→ **Given data**
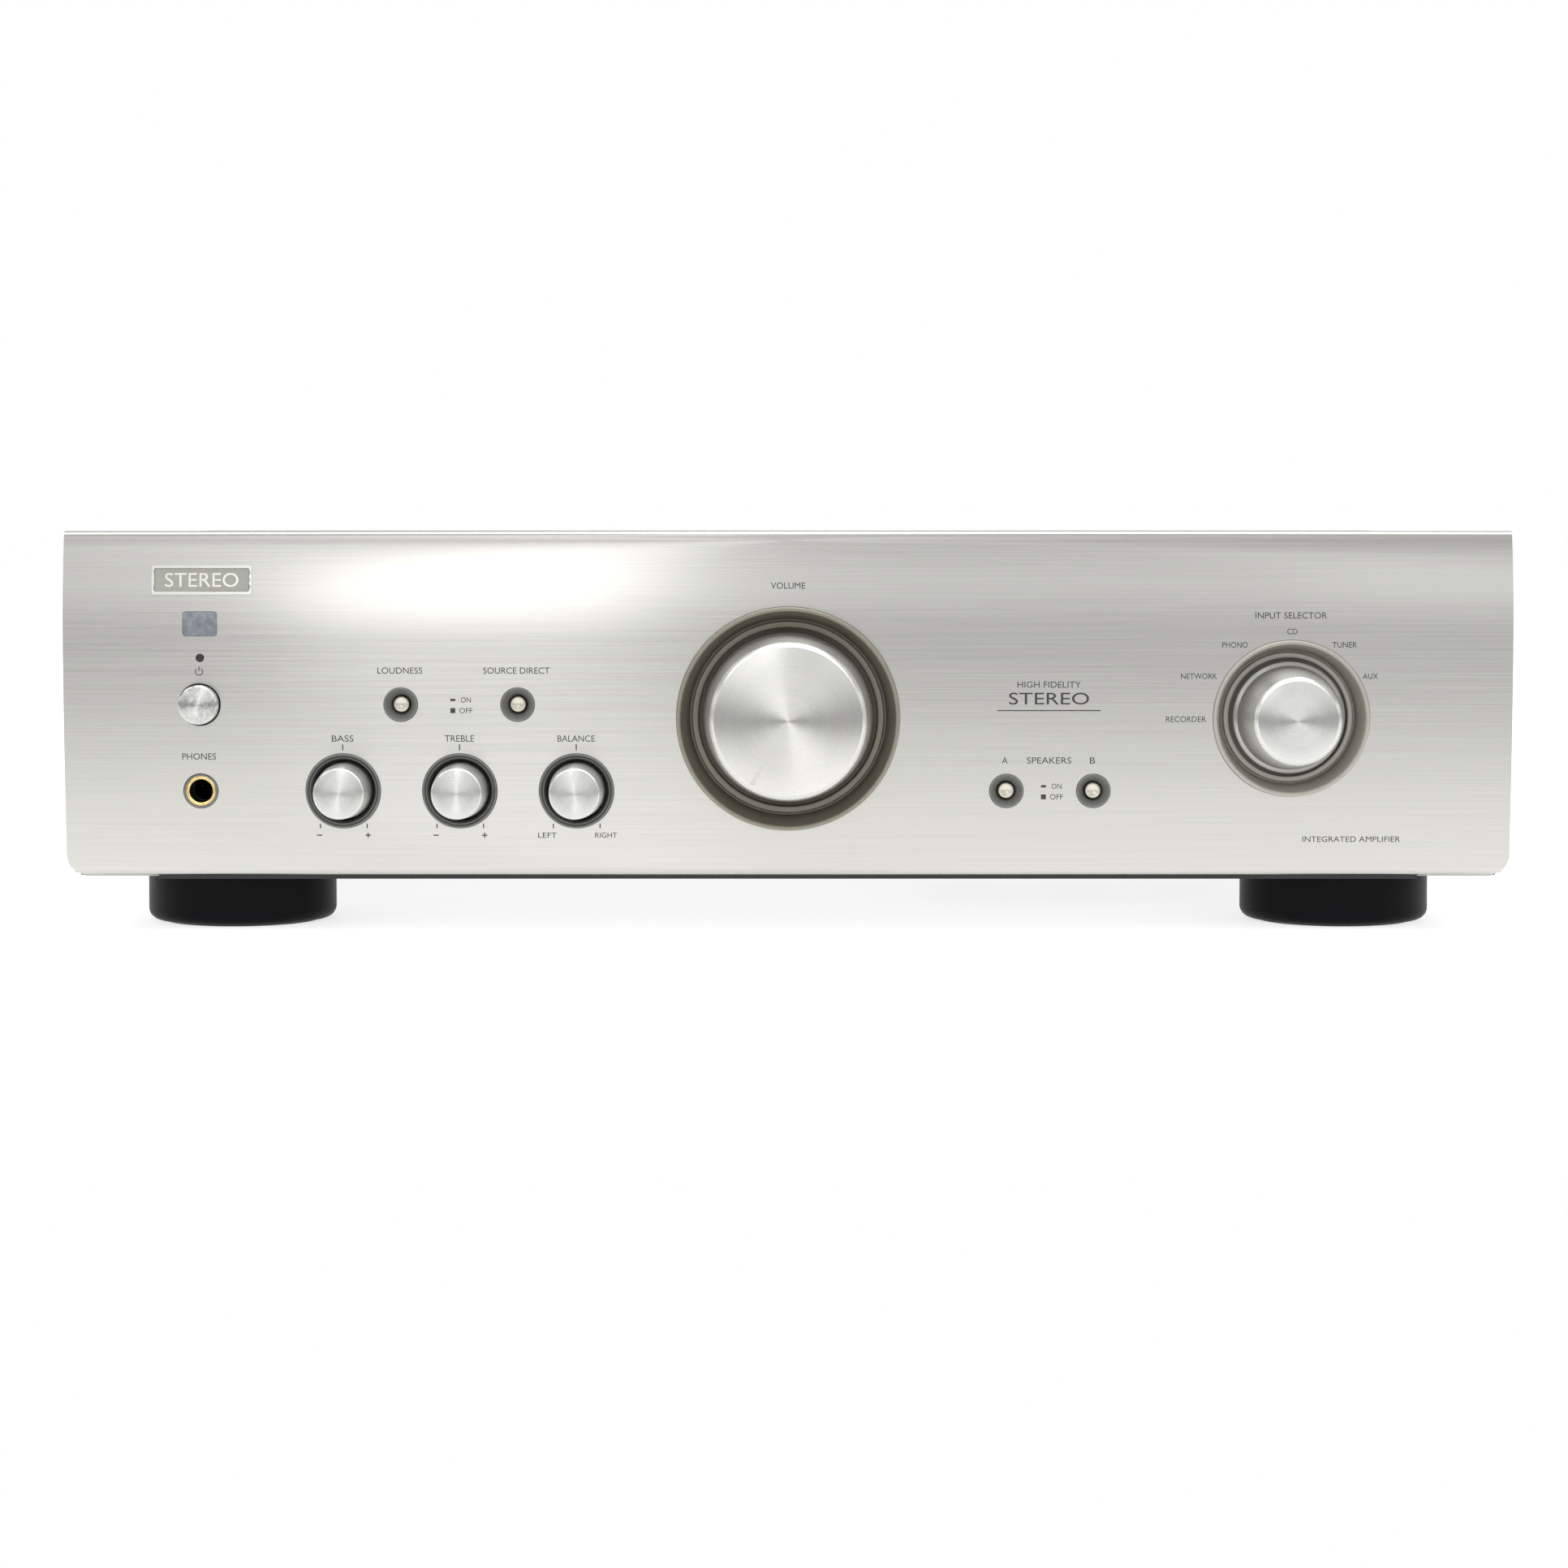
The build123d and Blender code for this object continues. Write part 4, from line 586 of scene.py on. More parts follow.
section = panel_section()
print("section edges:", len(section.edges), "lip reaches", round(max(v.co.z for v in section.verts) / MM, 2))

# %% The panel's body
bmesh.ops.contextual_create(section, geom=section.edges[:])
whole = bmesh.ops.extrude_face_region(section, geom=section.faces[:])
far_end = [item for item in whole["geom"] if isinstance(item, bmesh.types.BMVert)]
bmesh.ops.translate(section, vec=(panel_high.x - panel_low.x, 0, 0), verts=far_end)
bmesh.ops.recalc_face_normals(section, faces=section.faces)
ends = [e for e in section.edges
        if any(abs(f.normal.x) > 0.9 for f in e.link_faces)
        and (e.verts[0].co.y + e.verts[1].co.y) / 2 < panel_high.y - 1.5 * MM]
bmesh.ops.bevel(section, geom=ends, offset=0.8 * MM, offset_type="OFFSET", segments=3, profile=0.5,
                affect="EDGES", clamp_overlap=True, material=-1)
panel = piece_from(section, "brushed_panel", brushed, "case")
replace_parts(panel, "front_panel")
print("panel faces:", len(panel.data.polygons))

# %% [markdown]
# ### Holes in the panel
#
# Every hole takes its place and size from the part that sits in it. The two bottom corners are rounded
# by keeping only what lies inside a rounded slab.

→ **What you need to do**
Print again each line of the listing above, exactly as it appears.

→ **Final result**
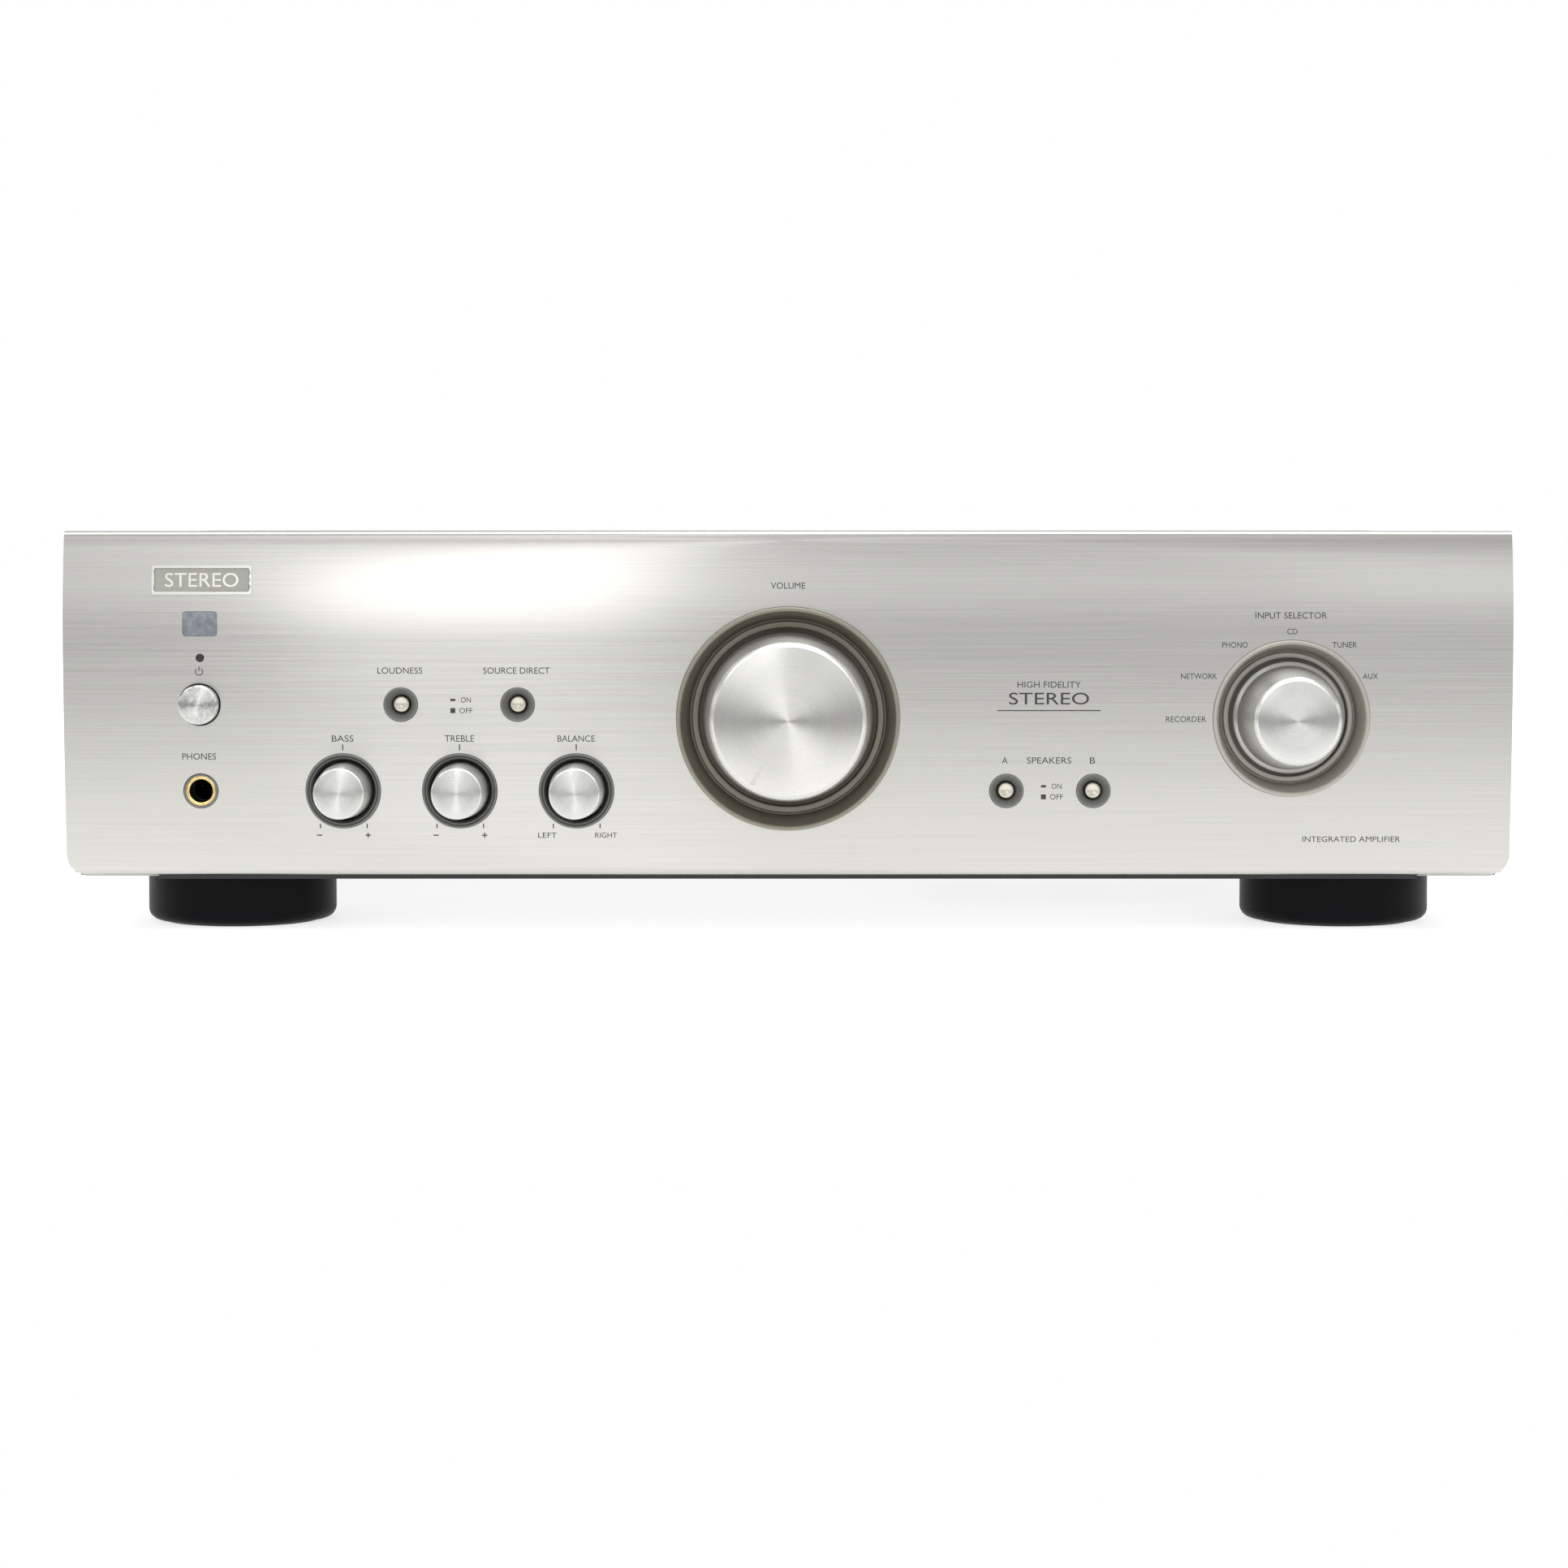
The build123d and Blender code for this object continues. Write part 4, from line 586 of scene.py on. More parts follow.
section = panel_section()
print("section edges:", len(section.edges), "lip reaches", round(max(v.co.z for v in section.verts) / MM, 2))

# %% The panel's body
bmesh.ops.contextual_create(section, geom=section.edges[:])
whole = bmesh.ops.extrude_face_region(section, geom=section.faces[:])
far_end = [item for item in whole["geom"] if isinstance(item, bmesh.types.BMVert)]
bmesh.ops.translate(section, vec=(panel_high.x - panel_low.x, 0, 0), verts=far_end)
bmesh.ops.recalc_face_normals(section, faces=section.faces)
ends = [e for e in section.edges
        if any(abs(f.normal.x) > 0.9 for f in e.link_faces)
        and (e.verts[0].co.y + e.verts[1].co.y) / 2 < panel_high.y - 1.5 * MM]
bmesh.ops.bevel(section, geom=ends, offset=0.8 * MM, offset_type="OFFSET", segments=3, profile=0.5,
                affect="EDGES", clamp_overlap=True, material=-1)
panel = piece_from(section, "brushed_panel", brushed, "case")
replace_parts(panel, "front_panel")
print("panel faces:", len(panel.data.polygons))

# %% [markdown]
# ### Holes in the panel
#
# Every hole takes its place and size from the part that sits in it. The two bottom corners are rounded
# by keeping only what lies inside a rounded slab.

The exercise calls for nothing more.